Exercise aim => From the listing below, copy only the lines running from the line that contains "side_panel_left();" to the line that contains "bpy.context.scene.collection.objects.link(empty)", both included.

[Dataset rows]
• • • • •

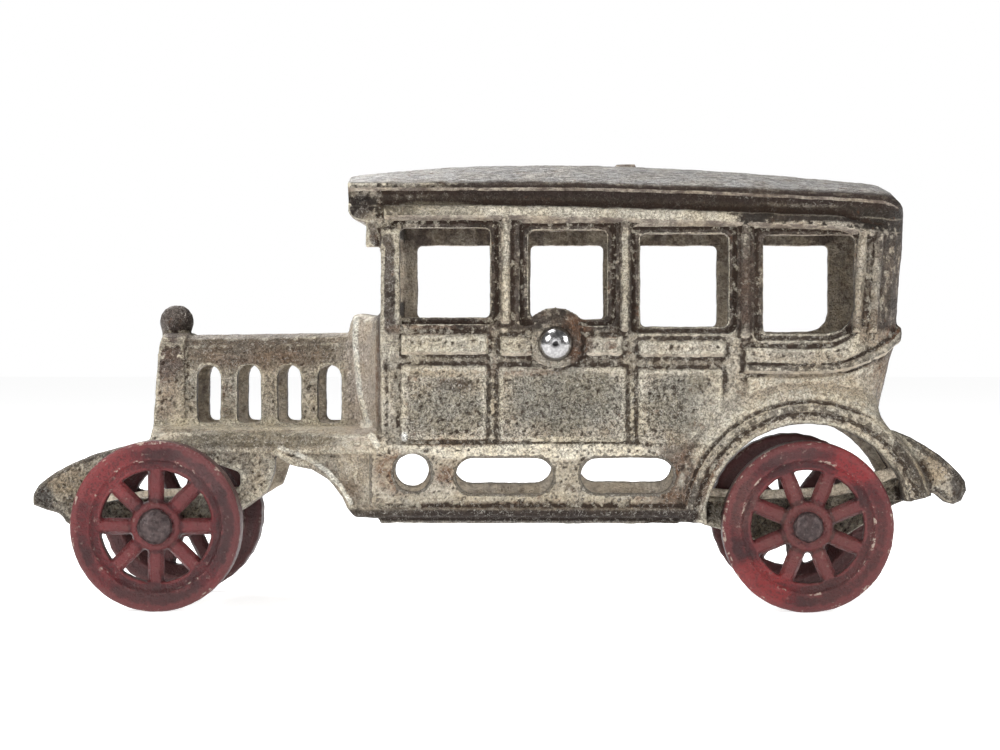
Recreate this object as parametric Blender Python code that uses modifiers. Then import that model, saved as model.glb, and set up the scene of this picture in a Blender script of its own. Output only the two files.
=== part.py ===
"""Cast iron toy limousine taxi.

Two hollow cast body halves meet on the centre plane and are held by one long rivet.
Two headed axles run through the frame rails and carry four cast wheels with eight spokes.
Metres, +Z up, front towards -X, left side towards -Y, wheels standing on Z = 0.
"""
import math

import bmesh
import bpy
from mathutils import Matrix, Vector

# Running gear
WHEEL_RADIUS = 0.0150
WHEEL_WIDTH = 0.0068
RIM_FACE = 0.0035
RIM_STEP = 0.0015
HUB_RADIUS = 0.0045
HUB_SETBACK = 0.0004
SPOKE_COUNT = 8
SPOKE_WIDTH = 0.0027
SPOKE_DEPTH = 0.0026
FRONT_WHEEL_TURNS = (0.0, 26.0)
REAR_WHEEL_TURNS = (22.5, 7.0)
FRONT_AXLE_X = -0.0596
WHEELBASE = 0.1142
AXLE_RADIUS = 0.0016
FRONT_HEAD_RADIUS = 0.0032
REAR_HEAD_RADIUS = 0.0028
HEAD_HEIGHT = 0.0016

# Clearances
SEAM_GAP = 0.0003
SEAT_GAP = 0.0003
RUNNING_CLEARANCE = 0.0003
RAIL_CLEARANCE = 0.0008
ARCH_CLEARANCE = 0.0030

# Casting
WALL = 0.0022
RECESS_DEPTH = 0.0006

# Half widths, measured out from the centre plane
CABIN_HALF_WIDTH = 0.0246
HOOD_HALF_WIDTH = 0.0120

# How far other faces stand out beyond the cabin's side
BOARD_STEP = 0.0004
FENDER_STEP = 0.0007
ROOF_STEP = 0.0008
WHEEL_STEP = 0.0009

# Heights above the ground, and heights above or below another level
BOARD_BOTTOM_Z = 0.0166
SILL_Z = 0.0290
BELT_Z = 0.0494
HOOD_DROP = 0.0005
COWL_RISE = 0.0030
ROOF_TOP_Z = 0.0792
ROOF_RISE = 0.0041
ROOF_SIDE = 0.0068
ROOF_REAR_DROP = 0.0048
ROOF_FRONT_BOW = 0.0020
ROOF_REAR_BOW = 0.0042
EAVES_FALL = 0.0022

# Stations along the length, and distances from another station
CABIN_FRONT_X = -0.0201
ROOF_CROWN_X = 0.0064
EAVES_LEVEL_X = 0.0100
NOSE_OVERHANG = 0.0018
REAR_OVERHANG = 0.0174
COWL_LENGTH = 0.0066
VISOR_LENGTH = 0.0057
CABIN_REAR_CORNER = 0.0090
NOSE_LEAN = 0.0018

# Back of the cabin: share of the way up from the sill to the roof, distance ahead of its rearmost point
CABIN_REAR_PROFILE = ((0.127, 0.0046), (0.229, 0.0038), (0.369, 0.0025), (0.458, 0.0015),
                      (0.585, 0.0010), (0.700, 0.0008), (0.880, 0.0002), (0.992, 0.0))
REAR_FLOOR_RISE = 0.0026

# Width of the fender arch outside its opening
FENDER_WIDTH = 0.0035

# Side windows: front and rear edge behind the cabin's front, sill above the belt, head below the roof,
# radius of the lower rear corner
LEFT_WINDOWS = (
    (0.0034, 0.0191, 0.0022, 0.0011, 0.0008),
    (0.0259, 0.0396, 0.0019, 0.0016, 0.0008),
    (0.0454, 0.0607, 0.0006, 0.0022, 0.0008),
)
LEFT_QUARTER_WINDOW = (0.0669, 0.0094, -0.0006, 0.0024, 0.0046)
RIGHT_WINDOWS = (
    (0.0046, 0.0191, 0.0022, 0.0031, 0.0008),
    (0.0259, 0.0395, 0.0019, 0.0031, 0.0008),
    (0.0454, 0.0609, 0.0006, 0.0031, 0.0008),
)
RIGHT_QUARTER_WINDOW = (0.0669, 0.0103, -0.0003, 0.0031, 0.0036)
WINDOW_FRAME = 0.0016
SCREEN_MARGIN = 0.0036
REAR_WINDOW_HALF_WIDTH = 0.0100
REAR_WINDOW_SILL = 0.0061
REAR_WINDOW_HEAD = 0.0038

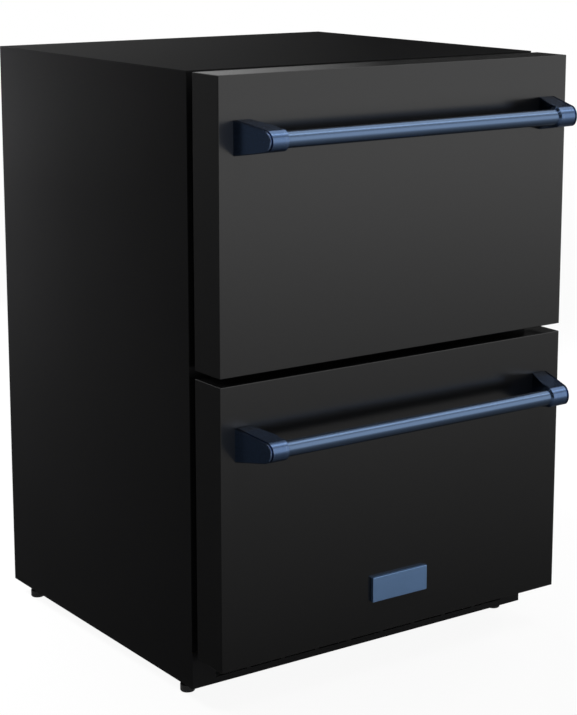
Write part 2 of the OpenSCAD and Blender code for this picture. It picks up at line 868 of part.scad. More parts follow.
module condenser_fan_motor() {
    plate = cfan_d + 24;
    at_cfan() fan_motor(cfan_d, plate, cfan_motor_l);
    // Foot that stands on the base pan
    color("#303236") translate([cfan_x, 0, 0])
        block(0, cfan_motor_l, y_mid - plate / 2, y_mid + plate / 2, z_pan, cfan_z - plate / 2);
}

module condenser_fan_wheel() {
    at_cfan() translate([0, 0, wheel_gap]) fan_wheel(cfan_d, cfan_depth, cfan_motor_l / 2);
}

// ---- Cooling circuit ----

// Fins across X with straight tube runs through them, and joined at the ends in pairs
module finned_coil(x0, length, y0, depth, z0, height, rows) {
    fins = floor((length - 20) / fin_pitch);
    start = x0 + (length - fins * fin_pitch) / 2;
    row_pitch = height / rows;
    for (i = [0:fins])
        translate([start + i * fin_pitch, 0, 0]) block(0, fin_t, y0, y0 + depth, z0, z0 + height);
    for (r = [0:rows - 1]) {
        z = z0 + (r + 0.5) * row_pitch;
        translate([0, y0 + depth / 2, z]) rod_x(tube_d, x0, x0 + length);
        if (r < rows - 1) {
            x = r % 2 == 0 ? x0 + length - tube_d / 2 : x0 + tube_d / 2;
            translate([x, y0 + depth / 2, z]) cylinder(d = tube_d, h = row_pitch);
        }
    }
}

module evaporator() {
    color("#c9ccd0") {
        finned_coil(-coil_l / 2, coil_l, evap_y, evap_d, evap_z, evap_h, evap_rows);
        // Feet that stand on the liner's floor
        pair() block(coil_l / 2 - 30, coil_l / 2 - 28, evap_y, evap_y + evap_d, hi0,
            evap_z + evap_h / evap_rows / 2);
    }
}

// Duct cover with return slots below and a ringed mouth before the fan
module evaporator_cover() {
    slots = 12;
    slot_w = 24;
    mouth_d = efan_d - 4;
    color("#dcdee0") {
        difference() {
            wide(half_in, y_cover, y_cover + cover_t, hi0, hi1);
            translate([0, 0, efan_z]) rod_y(mouth_d, y_cover - 1, y_cover + cover_t + 1);
            for (i = [0:slots - 1])
                translate([(i - (slots - 1) / 2) * (slot_w + 10) - slot_w / 2, y_cover - 1, hi0 + 16])
                    cube([slot_w, cover_t + 2, 6]);
        }
        translate([0, 0, efan_z]) {
            for (d = [mouth_d * 0.75, mouth_d * 0.5, mouth_d * 0.25]) difference() {
                rod_y(d, y_cover, y_cover + cover_t);
                rod_y(d - 5, y_cover - 1, y_cover + cover_t + 1);
            }
            for (a = [0, 45, 90, 135]) rotate([0, a, 0])
                block(-mouth_d / 2 - 1, mouth_d / 2 + 1, y_cover, y_cover + cover_t, -1.2, 1.2);
        }
    }
}

// Welded shell with rounded shoulders, its foot plate and the terminal box
module compressor() {
    r = shell_d / 2;
    shoulder = 30;
    color("#17181a") translate([comp_x, y_mid, 0]) difference() {
        union() {
            translate([0, 0, z_comp]) rotate_extrude() {
                square([r, shell_h - shoulder]);
                square([r - shoulder, shell_h]);
                translate([r - shoulder, shell_h - shoulder]) intersection() {
                    circle(r = shoulder);
                    square(shoulder);
                }
            }
            translate([0, 0, z_comp + shell_h * 0.45]) cylinder(r = r + 2.5, h = 5);
            block(-comp_foot_x, comp_foot_x, -comp_foot_y, comp_foot_y, z_comp - comp_foot_t, z_comp);
            block(-r - 18, 0, -24, 24, z_comp + 30, z_comp + 84);
        }
        for (x = [-1, 1], y = [-1, 1])
            translate([x * (comp_foot_x - 10), y * (comp_foot_y - 10), z_comp - comp_foot_t - 1])
                cylinder(d = 9, h = comp_foot_t + 2);
    }
}

// Four rubber mounts with a pin through the foot plate
module compressor_mounts() {
    color("#101011") for (x = [-1, 1], y = [-1, 1])
        translate([comp_x + x * (comp_foot_x - 10), y_mid + y * (comp_foot_y - 10), z_pan]) {
            cylinder(d = 20, h = mount_h);
            cylinder(d = 9 - 2 * slip_gap, h = mount_h + comp_foot_t + 4);
        }
}

module condenser() {
    color("#1d1f22") {
        y0 = y_mid - condenser_d / 2;
        finned_coil(coil_x, condenser_w, y0, condenser_d, condenser_z, condenser_h, condenser_rows);
        for (x = [coil_x + 12, coil_x + condenser_w - 14])
            block(x, x + 2, y0, y0 + condenser_d, z_pan, condenser_z + condenser_h / condenser_rows / 2);
    }
}

// Tray for melt water, warm on top of the compressor
module drip_tray() {
    wall = 2;
    half = [shell_d / 2 + tray_out, comp_foot_y];
    color("#4a4d50") translate([comp_x, y_mid, z_comp + shell_h]) difference() {
        block(-half[0], half[0], -half[1], half[1], 0, tray_h);
        block(-half[0] + wall, half[0] - wall, -half[1] + wall, half[1] - wall, wall, tray_h + 1);
    }
}

// Hot line to the condenser, and the cold line with its drier up to the evaporator
module refrigerant_pipes() {
    stub = shell_d / 2 + slip_gap;
    hot_y = y_mid - stub - 8;
    z_hot = z_comp + 20;
    z_low = z_pan + 16;
    x_coil = coil_x + condenser_w;
    x_bend = comp_x - bend_out;
    x_drop = x_coil + line_d / 2 + 1.5;
    z_coil = condenser_z + condenser_h / condenser_rows / 2;
    color("#b5713f") {
        pipe([
            [comp_x, y_mid - stub, z_hot], [comp_x, hot_y, z_hot], [x_bend, hot_y, z_hot],
            [x_bend, hot_y, z_low], [x_drop, hot_y, z_low], [x_drop, hot_y, z_coil],
            [x_drop, y_mid, z_coil], [x_coil + slip_gap, y_mid, z_coil]
        ], line_d);
        pipe([
            [comp_x, y_mid + stub, z_hot], [comp_x, cold_y, z_hot], [cold_x, cold_y, z_hot],
            [cold_x, cold_y, cold_z], [cold_x, evap_y + evap_d + slip_gap, cold_z]
        ], line_d);
        translate([cold_x, cold_y, z_roof - 1.5 * drier_l]) cylinder(d = drier_d, h = drier_l);
    }
}

module control_box() {
    x0 = cfan_x + box_gap;
    color("#6b6e72") block(x0, x0 + box_w, y_mid - box_d / 2, y_mid + box_d / 2, z_roof - box_h, z_roof);
}

// Bushing for the mains cord in the rear cover
module cord_gland() {
    color("#0f0f10") translate([gland_x, 0, gland_z]) difference() {
        union() {
            rod_y(gland_bore + 8 - 2 * slip_gap, y_rear - gland_l, y_rear);
            rod_y(gland_bore + 12, y_rear, y_rear + 2.5);
            rod_y(gland_bore + 12, y_sheet - 2.5, y_sheet);
        }
        rod_y(gland_bore, y_rear - gland_l - 1, y_rear + 4);
    }
}

// Pan-head screws of the rear panels
module case_screws() {
    color("#a8abaf") for (s = [-1, 1], z = [z_pan + 20, z_machine - 12, z_machine + 14, z_top - 60])
        translate([s * (half_sheet - 30), 0, z]) rod_y(8, y_rear, y_rear + 2);
    color("#a8abaf") for (x = [-0.5, 0.5], z = [z_machine + 14, z_top - 24])
        translate([x * half_w, 0, z]) rod_y(8, y_rear, y_rear + 2);
}

side_panel_left();
side_panel_right();
top_panel();
back_panel();
rear_cover();
base_pan();
toe_kick();
front_frame();
centre_mullion();
bulkhead();
liner_upper();
liner_lower();
insulation();
rails_upper();
rails_lower();
evaporator();
evaporator_cover();
evaporator_fan_motor();
evaporator_fan_wheel();
compressor();
compressor_mounts();
condenser();
condenser_fan_motor();
condenser_fan_wheel();
drip_tray();
refrigerant_pipes();
control_box();
control_panel();
led_lamps();
cord_gland();
case_screws();
foot_front_left();
foot_front_right();
foot_rear_left();
foot_rear_right();
mid_upper_left();
mid_upper_right();
mid_lower_left();
mid_lower_right();
key_power();
key_colder();
key_warmer();
key_light();
front_upper();
front_foam_upper();
inner_panel_upper();
gasket_upper();
handle_bar_upper();
handle_brackets_upper();
bin_upper();
runners_upper();
front_lower();
front_foam_lower();
inner_panel_lower();
gasket_lower();
handle_bar_lower();
handle_brackets_lower();
bin_lower();
runners_lower();
badge_plate();
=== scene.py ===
"""Looks of an undercounter refrigerator with two pull-out drawers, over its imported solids.

Lengths are in metres, in the frame of the solids: X to the right seen from the front, the drawer
fronts face -Y and Z is up. New pieces are surfaces computed with numpy as rings of points.
"""

import logging
import math
from dataclasses import dataclass
from enum import Enum

import bmesh
import bpy
import numpy as np
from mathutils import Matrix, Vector


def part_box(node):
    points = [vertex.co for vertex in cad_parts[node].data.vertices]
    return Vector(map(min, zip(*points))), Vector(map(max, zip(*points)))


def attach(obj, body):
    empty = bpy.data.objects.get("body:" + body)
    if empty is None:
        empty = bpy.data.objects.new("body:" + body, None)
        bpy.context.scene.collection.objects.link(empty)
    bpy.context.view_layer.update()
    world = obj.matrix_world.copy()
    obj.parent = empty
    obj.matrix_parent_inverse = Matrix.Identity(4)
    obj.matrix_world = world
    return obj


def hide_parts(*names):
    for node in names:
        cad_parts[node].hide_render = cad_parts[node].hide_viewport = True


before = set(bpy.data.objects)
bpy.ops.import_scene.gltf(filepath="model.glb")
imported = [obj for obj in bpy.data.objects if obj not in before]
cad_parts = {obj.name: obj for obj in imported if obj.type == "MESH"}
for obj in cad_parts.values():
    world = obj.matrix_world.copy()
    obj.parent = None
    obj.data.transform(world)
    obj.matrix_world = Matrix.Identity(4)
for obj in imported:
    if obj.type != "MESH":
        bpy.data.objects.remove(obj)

LOG = logging.getLogger("refrigerator")
MM = 0.001
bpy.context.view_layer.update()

Array = np.ndarray
Color = tuple[float, float, float]
Point = tuple[float, float, float]
Span = tuple[float, float]
Tree = bpy.types.NodeTree
Socket = bpy.types.NodeSocket

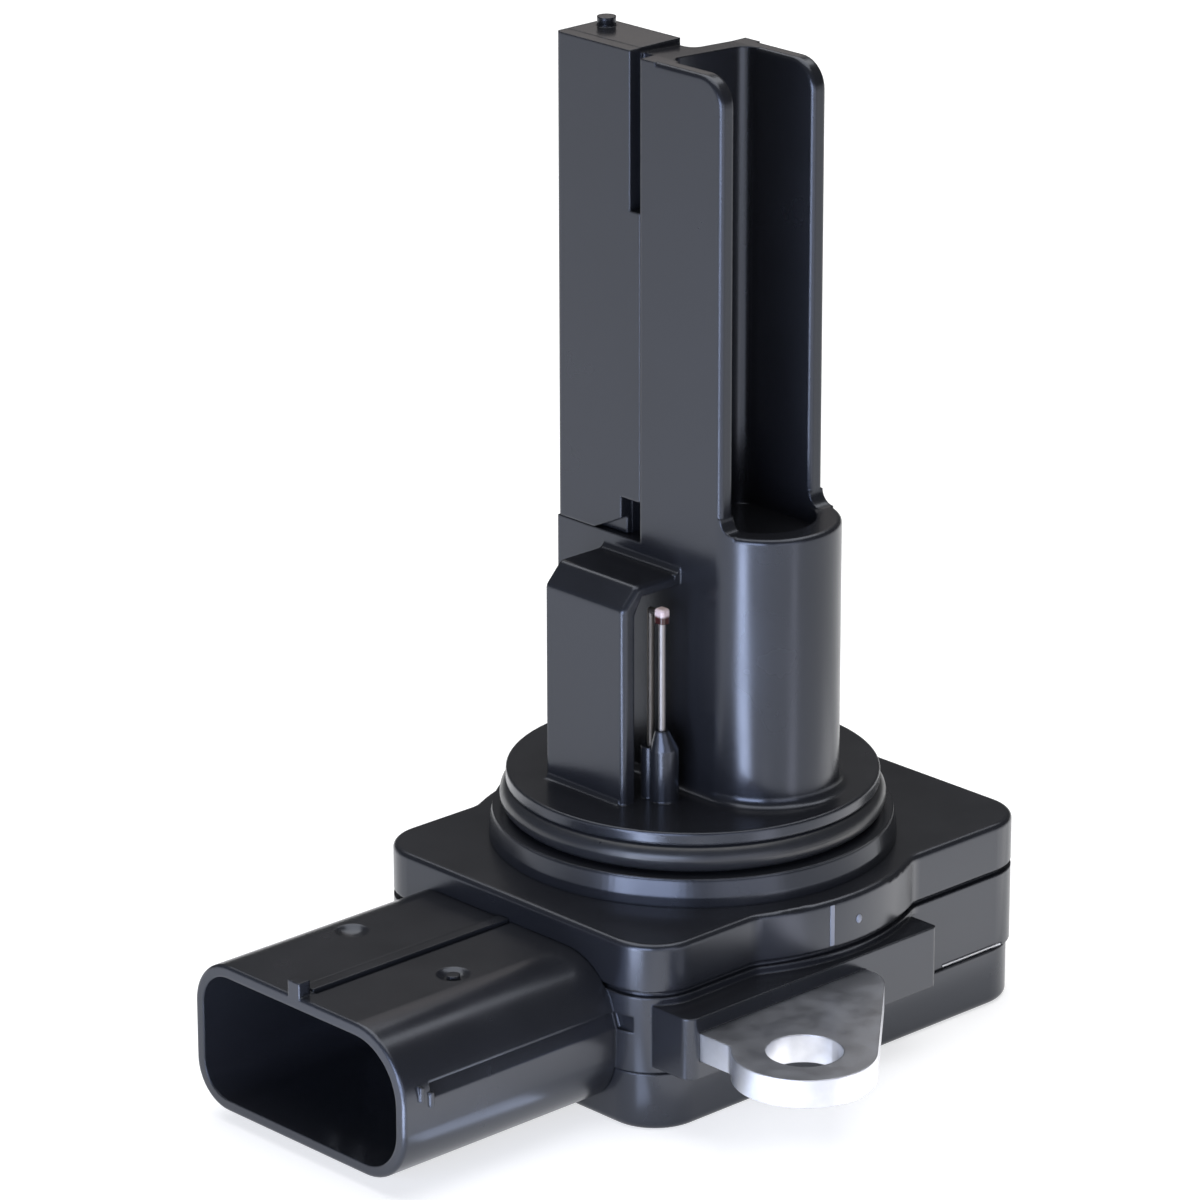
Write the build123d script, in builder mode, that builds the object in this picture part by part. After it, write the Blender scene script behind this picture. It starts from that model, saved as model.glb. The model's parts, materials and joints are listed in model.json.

• • • • •

Full answer =>
side_panel_left();
side_panel_right();
top_panel();
back_panel();
rear_cover();
base_pan();
toe_kick();
front_frame();
centre_mullion();
bulkhead();
liner_upper();
liner_lower();
insulation();
rails_upper();
rails_lower();
evaporator();
evaporator_cover();
evaporator_fan_motor();
evaporator_fan_wheel();
compressor();
compressor_mounts();
condenser();
condenser_fan_motor();
condenser_fan_wheel();
drip_tray();
refrigerant_pipes();
control_box();
control_panel();
led_lamps();
cord_gland();
case_screws();
foot_front_left();
foot_front_right();
foot_rear_left();
foot_rear_right();
mid_upper_left();
mid_upper_right();
mid_lower_left();
mid_lower_right();
key_power();
key_colder();
key_warmer();
key_light();
front_upper();
front_foam_upper();
inner_panel_upper();
gasket_upper();
handle_bar_upper();
handle_brackets_upper();
bin_upper();
runners_upper();
front_lower();
front_foam_lower();
inner_panel_lower();
gasket_lower();
handle_bar_lower();
handle_brackets_lower();
bin_lower();
runners_lower();
badge_plate();
=== scene.py ===
"""Looks of an undercounter refrigerator with two pull-out drawers, over its imported solids.

Lengths are in metres, in the frame of the solids: X to the right seen from the front, the drawer
fronts face -Y and Z is up. New pieces are surfaces computed with numpy as rings of points.
"""

import logging
import math
from dataclasses import dataclass
from enum import Enum

import bmesh
import bpy
import numpy as np
from mathutils import Matrix, Vector


def part_box(node):
    points = [vertex.co for vertex in cad_parts[node].data.vertices]
    return Vector(map(min, zip(*points))), Vector(map(max, zip(*points)))


def attach(obj, body):
    empty = bpy.data.objects.get("body:" + body)
    if empty is None:
        empty = bpy.data.objects.new("body:" + body, None)
        bpy.context.scene.collection.objects.link(empty)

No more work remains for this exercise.